At this moment Phil was doing the majority of his own administrative work on recording and music license clearances for TV and movie projects. Proposals kept arriving on his fax machine all evening for immediate review. The Kessel boys were in the room for a short period and we were all startled by the stream of activity requesting his durable catalogue.

One of the many business phone lines rings and Phil puts the caller on the speaker phone. A determined record company Business Affairs person who supervised music for the company had worked real hard to get Spector’s direct number, and inquires about one of his songs being utilized in a movie. She was upset that Phil hadn’t returned her message from the day before, probably due to the low figures she presented to him for initial inspection.

“Boys, her phone call was an insult, not an offer,” fumed Spector. This girl is right out of law school. This lawyer-turned-recent music lover introduces herself for the second time, and Phil, always the gracious host, tries to explain that at the moment he is noshing with some musicians hearing material in pre-production.
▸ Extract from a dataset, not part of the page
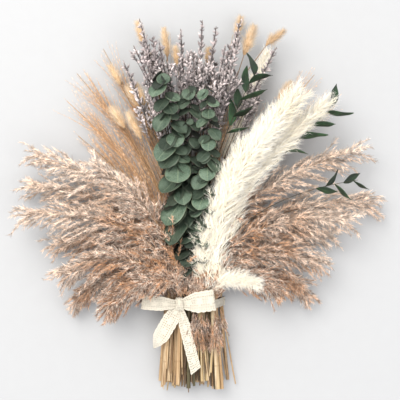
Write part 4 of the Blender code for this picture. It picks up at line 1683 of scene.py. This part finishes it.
@dataclass
class Plume(GrownPlant):
    """A feathery plume: many fine twigs that leave the stem all round, bend over and bear hairs."""

    twigs: int = 60
    droop: float = 0.8
    follow: float = 0.4
    twig_girth: float = 0.3 * MM
    low: float = 0.0
    thinning: float = 2.2
    wider: float = 1.2
    shortest: float = 0.5
    clumped: float = 0.0
    reach: float = 1.0
    basal: int = 0
    hanging: int = 0
    brush: int = 0
    brush_points: int = 16
    brush_out: float = 8 * MM
    foot_aside: float = 0.0

    def head(self, stem: Stem, path: Path) -> None:
        """Adds the plume's twigs, from its foot to its tip.

        Args:
            stem: The stem.
            path: Its smooth line.
        """
        draw = self.rng.uniform
        count = round(self.twigs * stem.place.head)
        foot = max(path.length - stem.head_length * (1 + self.low), ABOVE_TIE)
        for index in range(count):
            share = (index + draw(0.0, 0.9)) / count
            root, way = path.at(foot + (path.length - foot) * share * 0.985)
            turn = index * GOLDEN_ANGLE + draw(-0.5, 0.5)
            lean = math.radians(stem.habit.lean * (self.wider - 0.5 * share) * draw(0.6, 1.2))
            set_out = leaning(way, spoke(way, turn), lean)
            full = stem.habit.twig_length * stem.twig_share(share)
            full *= draw(self.shortest, 1.06)
            full *= self.reach * (stem.place.girth if stem.core else 1.0)
            length = self.clear_length(root, set_out, full)
            later = set_out + way * self.follow + DOWNHILL * self.droop * draw(0.3, 1.2)
            later.z -= 0.1
            line = self.arc(root, set_out, later, length)
            bearing = [
                even * (1 + self.clumped * draw(-1, 1)) for even in (0.6, 0.9, 1.0, 1.0, 0.9, 0.7)
            ]
            self.skeleton.add(line, [self.twig_girth * (1 - 0.13 * k) for k in range(TWIG_POINTS)], bearing)
        self._brush(stem, path, foot)
        for index in range(self.basal + self.hanging):
            self._fuzz(hangs=index >= self.basal)

    def _brush(self, stem: Stem, path: Path, foot: float) -> None:
        """Adds lines beside the plume's middle, whose long hairs make it one soft brush.

        Args:
            stem: The stem.
            path: Its smooth line.
            foot: Where the head starts along it.
        """
        size = stem.place.girth if stem.core else 1.0
        for index in range(self.brush):
            turn = index * GOLDEN_ANGLE
            line, bearing = [], []
            for k in range(self.brush_points):
                share = (k + self.rng.uniform(0.0, 0.5)) / self.brush_points
                point, way = path.at(foot + (path.length - foot) * share * 0.93)
                side, up = frame_of(way)
                width = max(stem.twig_share(share), 1.1 - share) * size
                near_foot = max(0.0, 0.6 - share)
                out = self.brush_out * width * (0.5 + index % 2 / 2)
                point = point + side * math.cos(turn) * out * (1 + 2.2 * near_foot)
                point += up * math.sin(turn) * out
                point.x += self.foot_aside * near_foot
                line.append(lifted(point, 1 * MM))
                bearing.append(2.1 * width * self.rng.uniform(0.85, 1.1))
            self.skeleton.add(line, self.twig_girth, bearing)

    def _fuzz(self, hangs: bool) -> None:
        """Adds one short twig that lies over the stems by the tie.

        Args:
            hangs: Whether it hangs below the tie, or stands above it.
        """
        draw = self.rng.uniform
        x, y = (draw(-2, 40), -draw(8, 44)) if hangs else (draw(-32, 34), draw(4, 32))
        root = Vector((x, y, 0)) * MM
        root.z = self.bunch.top(root.x, root.y) + 1.5 * MM
        way = Vector((root.x * 8 + draw(-0.5, 0.5), -1 if hangs else 1, draw(0.1, 0.5))).normalized()
        later = way + DOWNHILL * 0.4 + Vector((draw(-0.6, 0.6), 0, -0.2))
        line = self.arc(root, way, later, draw(14, 25) * MM)
        self.skeleton.add(line, self.twig_girth, [0.3, 0.6, 0.8, 0.85, 0.75, 0.5])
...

Yet, this gal keeps spieling full speed, and is perplexed that if the Motown Records and Jobete Publishing Company didn’t balk at her $10,000 fee for one of their recorded tunes being used in a big, important film, why isn’t Spector jumping at her presentation?

David Kessel cited musician Lester Young, who played with his dad Barney, to inquire, “How do the bread smell?”

Phil already detailed his advance money requirements to the employee but his figure suggested didn’t register. “Mr. Spector, the Motown master owner and Jobete copyright administrator immediately accepted the monies offered. How come you aren’t?” the attorney demanded, “The difference is, young lady,” Phil loudly screamed at the bank of telephone lines, ” WE AREN’T MOTOWN AND I”M NOT RUNNING A GOD DAMN FIRE SALE AROUND HERE!!!”